Horatio found The Earthly Garden closed and locked. It had been released as a crime scene the day before, but apparently hadn’t reopened since. He peered inside through the glass of the front window, but didn’t think the place had anything new to tell him. In any case, the restaurant hadn’t been covered by the warrant, and there was no one around to ask for permission to enter.
The clouds overhead were heavy and dark, lightning flashing as it had the night of Phillip Mulrooney’s murder. Horatio drove back to the crime lab, expecting a downpour to start at any second; the thunderheads grumbled and roared but refused to give up anything but sound and fury.
Had he pushed Sinhurma too far?
The dorms had room for two dozen people. Twenty-five souls, including Sinhurma himself. Were they already dead? Had they drunk Kool-Aid laced with cyanide, like the Jonestown cult, or were they planning on doing something worse? The Aum Supreme Truth doomsday cult in Japan had released sarin gas in a subway, killing twelve people and injuring thousands—were they going to do something similar? Sinhurma’s medical degree gave him access to all sorts of drugs; the amount of havoc he could wreak with twenty-four dedicated followers to disperse them was horrifying to consider.
Had he pushed Sinhurma too far?
The sky offered its own cacoph
onous opinion; Horatio didn’t know what it meant, but it didn’t sound approving….
12
THE PHONE RANG TEN TIMES before someone picked it up. “Ms. Murayaki, please,” Horatio said. “Tell her it’s Lieutenant Caine.”
“Hello, Horatio,” Sun-Li’s cool voice replied. “My assistant’s not in and I’m in the field—my calls are being forwarded.
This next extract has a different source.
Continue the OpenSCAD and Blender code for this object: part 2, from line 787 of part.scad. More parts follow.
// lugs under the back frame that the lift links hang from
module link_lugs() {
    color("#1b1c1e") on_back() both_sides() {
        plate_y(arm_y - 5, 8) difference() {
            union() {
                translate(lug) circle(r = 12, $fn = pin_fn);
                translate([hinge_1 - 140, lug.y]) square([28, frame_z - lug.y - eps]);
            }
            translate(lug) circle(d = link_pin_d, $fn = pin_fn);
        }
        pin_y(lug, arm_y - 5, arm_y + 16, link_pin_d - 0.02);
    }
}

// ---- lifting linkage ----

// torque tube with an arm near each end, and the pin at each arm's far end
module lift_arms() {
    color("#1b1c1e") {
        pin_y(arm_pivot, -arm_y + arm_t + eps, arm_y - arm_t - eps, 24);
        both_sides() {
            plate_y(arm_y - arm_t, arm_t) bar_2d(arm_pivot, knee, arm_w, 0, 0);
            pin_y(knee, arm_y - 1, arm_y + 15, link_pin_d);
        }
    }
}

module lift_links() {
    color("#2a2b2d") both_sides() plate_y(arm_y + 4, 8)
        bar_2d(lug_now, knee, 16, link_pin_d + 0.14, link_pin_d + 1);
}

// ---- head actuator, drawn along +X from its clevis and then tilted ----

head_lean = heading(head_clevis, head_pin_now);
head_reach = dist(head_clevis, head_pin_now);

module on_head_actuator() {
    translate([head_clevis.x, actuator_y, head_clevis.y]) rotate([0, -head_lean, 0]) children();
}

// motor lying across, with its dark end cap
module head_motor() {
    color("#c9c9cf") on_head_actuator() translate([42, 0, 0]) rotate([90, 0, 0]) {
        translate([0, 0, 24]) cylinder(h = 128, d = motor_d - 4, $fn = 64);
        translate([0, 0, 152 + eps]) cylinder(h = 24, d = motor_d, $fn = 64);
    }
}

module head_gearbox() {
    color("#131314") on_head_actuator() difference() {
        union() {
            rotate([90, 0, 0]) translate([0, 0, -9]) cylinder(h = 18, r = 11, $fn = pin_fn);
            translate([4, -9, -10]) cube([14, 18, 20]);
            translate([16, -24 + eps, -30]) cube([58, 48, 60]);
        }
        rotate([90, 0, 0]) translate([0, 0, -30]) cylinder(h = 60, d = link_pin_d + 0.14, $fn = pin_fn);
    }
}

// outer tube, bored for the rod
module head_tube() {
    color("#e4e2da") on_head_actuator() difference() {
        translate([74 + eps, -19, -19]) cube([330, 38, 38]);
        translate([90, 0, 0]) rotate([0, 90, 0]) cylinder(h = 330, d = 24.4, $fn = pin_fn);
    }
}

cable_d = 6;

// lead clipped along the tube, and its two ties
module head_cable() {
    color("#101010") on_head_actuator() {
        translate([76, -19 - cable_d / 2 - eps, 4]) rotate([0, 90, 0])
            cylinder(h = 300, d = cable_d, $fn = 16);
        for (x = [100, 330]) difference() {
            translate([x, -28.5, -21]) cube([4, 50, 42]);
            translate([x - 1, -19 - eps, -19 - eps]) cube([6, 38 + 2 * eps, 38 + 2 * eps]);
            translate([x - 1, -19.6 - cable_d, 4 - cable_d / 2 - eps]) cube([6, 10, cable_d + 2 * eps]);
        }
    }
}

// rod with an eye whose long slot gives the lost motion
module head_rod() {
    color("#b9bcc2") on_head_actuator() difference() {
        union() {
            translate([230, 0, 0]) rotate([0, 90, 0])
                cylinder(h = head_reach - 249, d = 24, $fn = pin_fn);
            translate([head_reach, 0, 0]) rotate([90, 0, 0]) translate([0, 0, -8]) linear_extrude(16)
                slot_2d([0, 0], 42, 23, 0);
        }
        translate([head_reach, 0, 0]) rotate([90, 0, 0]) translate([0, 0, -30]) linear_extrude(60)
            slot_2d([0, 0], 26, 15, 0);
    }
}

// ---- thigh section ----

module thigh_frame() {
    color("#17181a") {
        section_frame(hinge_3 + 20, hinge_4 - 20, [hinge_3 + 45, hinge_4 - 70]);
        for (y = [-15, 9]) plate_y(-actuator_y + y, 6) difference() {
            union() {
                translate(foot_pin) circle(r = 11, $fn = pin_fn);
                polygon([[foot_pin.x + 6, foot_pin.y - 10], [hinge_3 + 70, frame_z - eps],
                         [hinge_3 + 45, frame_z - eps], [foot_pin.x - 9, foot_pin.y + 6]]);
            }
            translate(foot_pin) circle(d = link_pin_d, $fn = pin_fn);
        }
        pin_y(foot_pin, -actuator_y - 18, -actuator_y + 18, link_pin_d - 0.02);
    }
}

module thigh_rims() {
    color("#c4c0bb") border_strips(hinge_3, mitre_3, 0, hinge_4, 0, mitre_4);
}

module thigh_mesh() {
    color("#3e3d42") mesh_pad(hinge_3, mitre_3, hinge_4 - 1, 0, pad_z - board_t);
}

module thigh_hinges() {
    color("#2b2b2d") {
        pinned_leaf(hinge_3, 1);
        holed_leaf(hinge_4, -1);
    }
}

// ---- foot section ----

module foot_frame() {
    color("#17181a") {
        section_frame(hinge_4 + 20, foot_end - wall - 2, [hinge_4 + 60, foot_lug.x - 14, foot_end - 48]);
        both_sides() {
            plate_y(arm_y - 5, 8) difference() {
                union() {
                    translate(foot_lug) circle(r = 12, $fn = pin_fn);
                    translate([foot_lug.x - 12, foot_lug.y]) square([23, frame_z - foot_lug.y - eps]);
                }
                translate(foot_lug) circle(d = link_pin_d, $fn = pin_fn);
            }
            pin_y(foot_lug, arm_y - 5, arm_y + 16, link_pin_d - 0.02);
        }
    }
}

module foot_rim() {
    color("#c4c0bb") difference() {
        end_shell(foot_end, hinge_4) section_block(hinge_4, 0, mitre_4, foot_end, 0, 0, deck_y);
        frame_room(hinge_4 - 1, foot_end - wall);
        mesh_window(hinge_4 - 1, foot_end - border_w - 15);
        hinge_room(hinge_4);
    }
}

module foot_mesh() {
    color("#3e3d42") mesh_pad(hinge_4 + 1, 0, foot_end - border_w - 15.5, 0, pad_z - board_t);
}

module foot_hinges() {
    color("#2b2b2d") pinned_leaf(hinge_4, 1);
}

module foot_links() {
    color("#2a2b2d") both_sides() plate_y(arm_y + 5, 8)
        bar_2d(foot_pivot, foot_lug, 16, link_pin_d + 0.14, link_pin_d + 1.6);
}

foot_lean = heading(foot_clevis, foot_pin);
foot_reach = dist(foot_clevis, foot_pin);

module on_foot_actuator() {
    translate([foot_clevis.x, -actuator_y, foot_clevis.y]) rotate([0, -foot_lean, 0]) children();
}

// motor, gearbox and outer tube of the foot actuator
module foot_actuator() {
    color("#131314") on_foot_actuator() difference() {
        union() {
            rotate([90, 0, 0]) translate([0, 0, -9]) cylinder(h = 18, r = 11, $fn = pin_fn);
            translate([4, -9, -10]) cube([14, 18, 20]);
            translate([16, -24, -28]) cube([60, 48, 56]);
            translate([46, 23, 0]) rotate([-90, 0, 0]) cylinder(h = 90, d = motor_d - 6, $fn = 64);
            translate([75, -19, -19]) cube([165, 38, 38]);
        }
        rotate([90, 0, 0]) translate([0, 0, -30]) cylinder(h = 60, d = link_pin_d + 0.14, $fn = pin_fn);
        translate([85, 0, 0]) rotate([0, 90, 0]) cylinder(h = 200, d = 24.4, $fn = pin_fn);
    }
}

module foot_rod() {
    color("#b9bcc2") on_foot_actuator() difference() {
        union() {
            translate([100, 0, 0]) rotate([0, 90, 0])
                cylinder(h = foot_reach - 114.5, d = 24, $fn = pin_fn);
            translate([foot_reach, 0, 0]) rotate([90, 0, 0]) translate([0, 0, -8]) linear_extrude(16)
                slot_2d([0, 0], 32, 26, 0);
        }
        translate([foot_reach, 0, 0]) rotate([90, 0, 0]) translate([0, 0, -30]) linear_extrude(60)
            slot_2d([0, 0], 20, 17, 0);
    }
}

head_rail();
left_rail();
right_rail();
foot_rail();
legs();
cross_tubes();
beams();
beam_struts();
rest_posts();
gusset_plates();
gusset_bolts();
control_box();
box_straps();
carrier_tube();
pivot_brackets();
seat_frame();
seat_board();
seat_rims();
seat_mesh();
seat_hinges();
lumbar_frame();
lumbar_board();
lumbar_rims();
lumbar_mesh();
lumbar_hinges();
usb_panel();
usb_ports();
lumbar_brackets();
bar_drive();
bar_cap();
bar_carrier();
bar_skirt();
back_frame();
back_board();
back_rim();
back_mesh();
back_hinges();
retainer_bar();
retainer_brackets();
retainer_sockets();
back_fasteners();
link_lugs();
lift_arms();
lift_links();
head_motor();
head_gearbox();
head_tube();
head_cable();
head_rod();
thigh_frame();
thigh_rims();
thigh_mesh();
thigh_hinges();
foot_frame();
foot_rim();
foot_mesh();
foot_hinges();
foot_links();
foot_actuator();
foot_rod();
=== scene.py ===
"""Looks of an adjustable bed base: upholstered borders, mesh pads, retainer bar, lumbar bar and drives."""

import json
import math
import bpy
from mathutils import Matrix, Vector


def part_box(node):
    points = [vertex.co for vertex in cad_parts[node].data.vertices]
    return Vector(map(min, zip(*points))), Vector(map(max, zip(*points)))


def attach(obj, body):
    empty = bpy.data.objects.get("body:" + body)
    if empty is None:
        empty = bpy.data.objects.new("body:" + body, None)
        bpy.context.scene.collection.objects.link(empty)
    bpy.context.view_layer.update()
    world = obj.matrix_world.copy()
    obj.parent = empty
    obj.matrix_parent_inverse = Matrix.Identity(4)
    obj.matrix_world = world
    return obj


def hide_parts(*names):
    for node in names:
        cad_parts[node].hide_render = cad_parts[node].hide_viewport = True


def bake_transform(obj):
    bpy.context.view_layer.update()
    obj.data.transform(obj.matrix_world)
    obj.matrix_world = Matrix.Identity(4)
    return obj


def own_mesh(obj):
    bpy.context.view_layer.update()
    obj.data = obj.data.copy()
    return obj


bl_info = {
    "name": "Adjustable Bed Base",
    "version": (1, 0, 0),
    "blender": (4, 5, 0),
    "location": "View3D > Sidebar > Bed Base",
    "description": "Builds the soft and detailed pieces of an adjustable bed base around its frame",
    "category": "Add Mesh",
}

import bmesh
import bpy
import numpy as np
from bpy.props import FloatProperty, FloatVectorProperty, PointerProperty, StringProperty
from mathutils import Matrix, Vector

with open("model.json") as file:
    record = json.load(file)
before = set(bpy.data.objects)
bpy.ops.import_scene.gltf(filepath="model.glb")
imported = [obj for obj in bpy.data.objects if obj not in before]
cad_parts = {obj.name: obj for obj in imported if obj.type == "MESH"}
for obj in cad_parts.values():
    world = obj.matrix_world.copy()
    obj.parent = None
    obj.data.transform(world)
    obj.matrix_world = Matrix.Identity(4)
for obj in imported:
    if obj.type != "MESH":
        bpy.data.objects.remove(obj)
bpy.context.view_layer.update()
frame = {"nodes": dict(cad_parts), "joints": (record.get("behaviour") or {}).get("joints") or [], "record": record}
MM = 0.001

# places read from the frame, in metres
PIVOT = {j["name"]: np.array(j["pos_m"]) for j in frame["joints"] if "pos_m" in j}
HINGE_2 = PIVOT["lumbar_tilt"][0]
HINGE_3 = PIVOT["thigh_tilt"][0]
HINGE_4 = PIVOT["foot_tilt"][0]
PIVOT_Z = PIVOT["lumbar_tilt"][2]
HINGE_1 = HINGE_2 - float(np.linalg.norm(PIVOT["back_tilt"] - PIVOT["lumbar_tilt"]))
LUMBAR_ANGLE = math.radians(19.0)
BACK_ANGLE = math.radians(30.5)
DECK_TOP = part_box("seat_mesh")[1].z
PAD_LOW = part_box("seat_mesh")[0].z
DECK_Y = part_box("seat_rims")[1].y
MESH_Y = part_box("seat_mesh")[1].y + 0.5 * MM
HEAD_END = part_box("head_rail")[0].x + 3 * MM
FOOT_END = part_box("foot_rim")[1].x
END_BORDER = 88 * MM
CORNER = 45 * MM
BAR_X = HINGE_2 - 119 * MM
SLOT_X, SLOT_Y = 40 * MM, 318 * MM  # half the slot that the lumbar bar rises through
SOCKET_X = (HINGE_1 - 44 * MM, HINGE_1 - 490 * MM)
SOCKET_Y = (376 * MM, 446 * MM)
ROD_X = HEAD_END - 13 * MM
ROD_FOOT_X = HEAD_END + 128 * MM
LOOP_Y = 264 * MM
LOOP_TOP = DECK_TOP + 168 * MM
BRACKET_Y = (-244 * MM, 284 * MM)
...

I’d love to help you out, but I’m a little busy at the moment—”
“Too busy to help prevent another Heaven’s Gate?”
There was the briefest of pauses. “Okay, you’ve got my attention. What’s the situation?”
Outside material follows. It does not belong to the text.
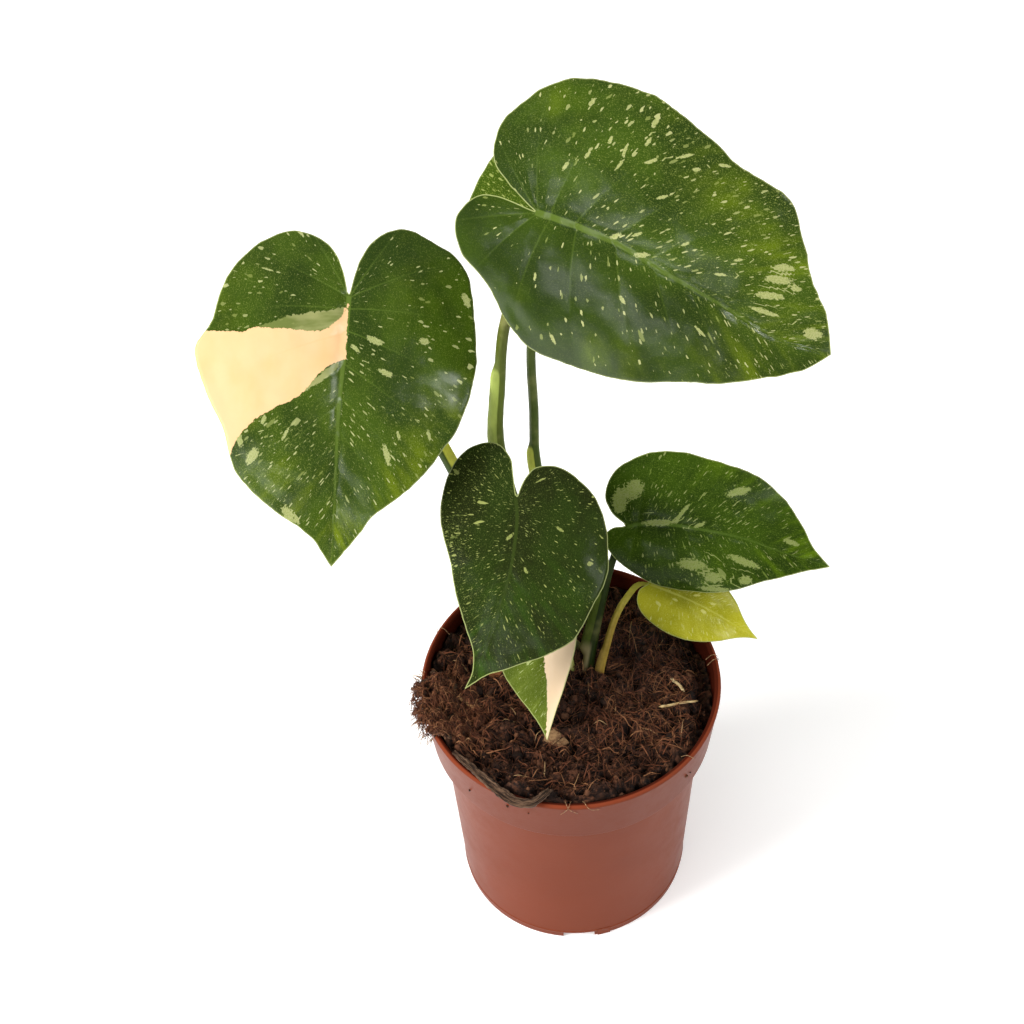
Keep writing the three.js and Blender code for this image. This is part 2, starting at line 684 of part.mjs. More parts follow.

“I have a cult group that’s vanished. Two dozen people gone. Their leader is under suspicion for murder and I have to find him before he decides to do something drastic.”
A burst of static cut off her reply. “—ammit. Horatio? You there?”
“I am, but I didn’t quite catch that.”
“Look, we should talk in person. Can you meet me?”
“Certainly. Where are you?”
“A little off the beaten track, at the moment. I’ll give you directions.”
He pulled out a pen and notebook and jotted them down. “I’ll see you in about half an hour,” he said, and hung up.
The place she’d told him to go was past Florida City, on a citrus farm; he could smell the warm tang of grapefruit half a mile before he got to the place. Night had just fallen, and the crickets were loud enough to sound like they were seriously considering a march on the city.